Start

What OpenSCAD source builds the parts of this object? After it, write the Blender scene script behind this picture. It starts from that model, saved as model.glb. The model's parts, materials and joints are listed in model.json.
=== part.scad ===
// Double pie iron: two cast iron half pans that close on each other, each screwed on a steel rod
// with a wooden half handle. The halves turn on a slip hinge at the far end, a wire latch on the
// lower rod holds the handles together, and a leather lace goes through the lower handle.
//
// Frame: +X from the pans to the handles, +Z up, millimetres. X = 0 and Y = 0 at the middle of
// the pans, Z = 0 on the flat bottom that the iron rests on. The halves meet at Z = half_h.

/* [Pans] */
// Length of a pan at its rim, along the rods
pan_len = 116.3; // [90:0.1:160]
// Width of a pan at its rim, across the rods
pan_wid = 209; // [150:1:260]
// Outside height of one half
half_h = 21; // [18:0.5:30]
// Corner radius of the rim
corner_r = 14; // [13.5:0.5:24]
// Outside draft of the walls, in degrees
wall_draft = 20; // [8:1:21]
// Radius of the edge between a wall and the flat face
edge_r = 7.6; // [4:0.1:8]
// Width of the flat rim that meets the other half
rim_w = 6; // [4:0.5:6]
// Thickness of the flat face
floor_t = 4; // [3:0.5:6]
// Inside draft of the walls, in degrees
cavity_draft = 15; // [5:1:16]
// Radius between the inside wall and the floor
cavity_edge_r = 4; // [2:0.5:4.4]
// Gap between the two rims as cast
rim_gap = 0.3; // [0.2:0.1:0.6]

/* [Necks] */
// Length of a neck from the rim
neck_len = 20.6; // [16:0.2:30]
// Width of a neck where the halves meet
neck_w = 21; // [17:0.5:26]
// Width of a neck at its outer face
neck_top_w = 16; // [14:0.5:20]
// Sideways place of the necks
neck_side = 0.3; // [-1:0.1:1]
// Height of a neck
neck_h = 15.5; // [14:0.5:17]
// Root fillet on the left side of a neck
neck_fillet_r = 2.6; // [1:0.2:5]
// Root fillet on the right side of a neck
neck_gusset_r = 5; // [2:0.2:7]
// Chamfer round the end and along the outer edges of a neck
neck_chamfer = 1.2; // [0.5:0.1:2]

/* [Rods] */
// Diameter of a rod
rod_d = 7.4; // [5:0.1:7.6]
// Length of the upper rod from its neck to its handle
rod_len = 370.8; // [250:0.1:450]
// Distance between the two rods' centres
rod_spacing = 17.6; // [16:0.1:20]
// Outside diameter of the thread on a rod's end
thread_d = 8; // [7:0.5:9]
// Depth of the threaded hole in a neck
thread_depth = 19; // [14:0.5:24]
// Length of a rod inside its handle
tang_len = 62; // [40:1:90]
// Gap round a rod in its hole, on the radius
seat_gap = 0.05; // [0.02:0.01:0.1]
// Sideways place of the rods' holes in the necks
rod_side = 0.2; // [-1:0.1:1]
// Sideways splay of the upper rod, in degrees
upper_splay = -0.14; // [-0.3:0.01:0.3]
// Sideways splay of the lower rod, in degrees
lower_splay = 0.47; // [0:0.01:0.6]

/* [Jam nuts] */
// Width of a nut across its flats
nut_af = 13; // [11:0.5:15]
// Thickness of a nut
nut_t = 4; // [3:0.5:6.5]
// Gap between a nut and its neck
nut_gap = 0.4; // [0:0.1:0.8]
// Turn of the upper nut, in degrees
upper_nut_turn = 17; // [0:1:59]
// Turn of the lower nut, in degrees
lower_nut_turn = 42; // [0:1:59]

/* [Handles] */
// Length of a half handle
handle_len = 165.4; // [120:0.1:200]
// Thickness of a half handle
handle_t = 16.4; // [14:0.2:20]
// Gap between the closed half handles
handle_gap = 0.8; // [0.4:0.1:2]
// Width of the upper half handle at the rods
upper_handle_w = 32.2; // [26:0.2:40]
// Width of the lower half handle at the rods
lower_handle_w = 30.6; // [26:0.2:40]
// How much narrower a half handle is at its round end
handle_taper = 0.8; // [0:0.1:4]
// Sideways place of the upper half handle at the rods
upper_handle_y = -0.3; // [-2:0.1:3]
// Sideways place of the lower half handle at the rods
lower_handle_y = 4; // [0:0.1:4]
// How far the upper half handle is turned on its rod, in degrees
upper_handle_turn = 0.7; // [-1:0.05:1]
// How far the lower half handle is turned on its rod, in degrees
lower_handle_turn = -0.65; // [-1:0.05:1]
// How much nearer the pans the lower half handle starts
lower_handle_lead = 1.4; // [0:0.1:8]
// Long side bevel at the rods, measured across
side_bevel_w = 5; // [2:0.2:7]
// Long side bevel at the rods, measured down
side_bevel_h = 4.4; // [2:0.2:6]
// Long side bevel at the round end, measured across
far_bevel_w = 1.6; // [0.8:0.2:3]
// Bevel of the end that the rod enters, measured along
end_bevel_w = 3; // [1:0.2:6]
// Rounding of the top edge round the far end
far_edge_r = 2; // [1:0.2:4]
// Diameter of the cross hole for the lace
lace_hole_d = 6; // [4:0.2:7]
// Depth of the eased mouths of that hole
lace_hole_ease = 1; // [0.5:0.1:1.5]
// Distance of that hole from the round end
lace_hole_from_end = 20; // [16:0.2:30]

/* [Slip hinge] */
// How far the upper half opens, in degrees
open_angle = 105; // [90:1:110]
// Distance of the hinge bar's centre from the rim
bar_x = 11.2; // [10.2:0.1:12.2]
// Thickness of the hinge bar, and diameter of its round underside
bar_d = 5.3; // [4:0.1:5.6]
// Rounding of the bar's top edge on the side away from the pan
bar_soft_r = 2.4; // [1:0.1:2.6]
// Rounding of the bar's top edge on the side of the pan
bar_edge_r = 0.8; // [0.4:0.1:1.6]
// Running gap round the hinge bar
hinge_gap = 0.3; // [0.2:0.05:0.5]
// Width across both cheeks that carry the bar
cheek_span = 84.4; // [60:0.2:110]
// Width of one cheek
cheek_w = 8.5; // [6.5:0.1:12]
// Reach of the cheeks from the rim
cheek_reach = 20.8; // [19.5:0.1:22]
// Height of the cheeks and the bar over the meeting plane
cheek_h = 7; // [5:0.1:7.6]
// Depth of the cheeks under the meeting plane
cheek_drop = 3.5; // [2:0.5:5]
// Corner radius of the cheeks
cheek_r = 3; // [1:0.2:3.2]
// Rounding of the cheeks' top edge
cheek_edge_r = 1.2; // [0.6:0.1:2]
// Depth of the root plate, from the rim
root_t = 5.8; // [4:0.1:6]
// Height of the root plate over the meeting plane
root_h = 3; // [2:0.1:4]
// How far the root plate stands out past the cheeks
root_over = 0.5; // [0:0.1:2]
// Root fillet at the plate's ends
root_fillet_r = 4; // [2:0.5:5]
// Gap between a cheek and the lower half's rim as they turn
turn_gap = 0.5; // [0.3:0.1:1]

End

Up to and including the line with "Z = half_h.", repeat the data exactly, starting from its first line; nothing else belongs in the response.

What OpenSCAD source builds the parts of this object? After it, write the Blender scene script behind this picture. It starts from that model, saved as model.glb. The model's parts, materials and joints are listed in model.json.
=== part.scad ===
// Double pie iron: two cast iron half pans that close on each other, each screwed on a steel rod
// with a wooden half handle. The halves turn on a slip hinge at the far end, a wire latch on the
// lower rod holds the handles together, and a leather lace goes through the lower handle.
//
// Frame: +X from the pans to the handles, +Z up, millimetres. X = 0 and Y = 0 at the middle of
// the pans, Z = 0 on the flat bottom that the iron rests on. The halves meet at Z = half_h.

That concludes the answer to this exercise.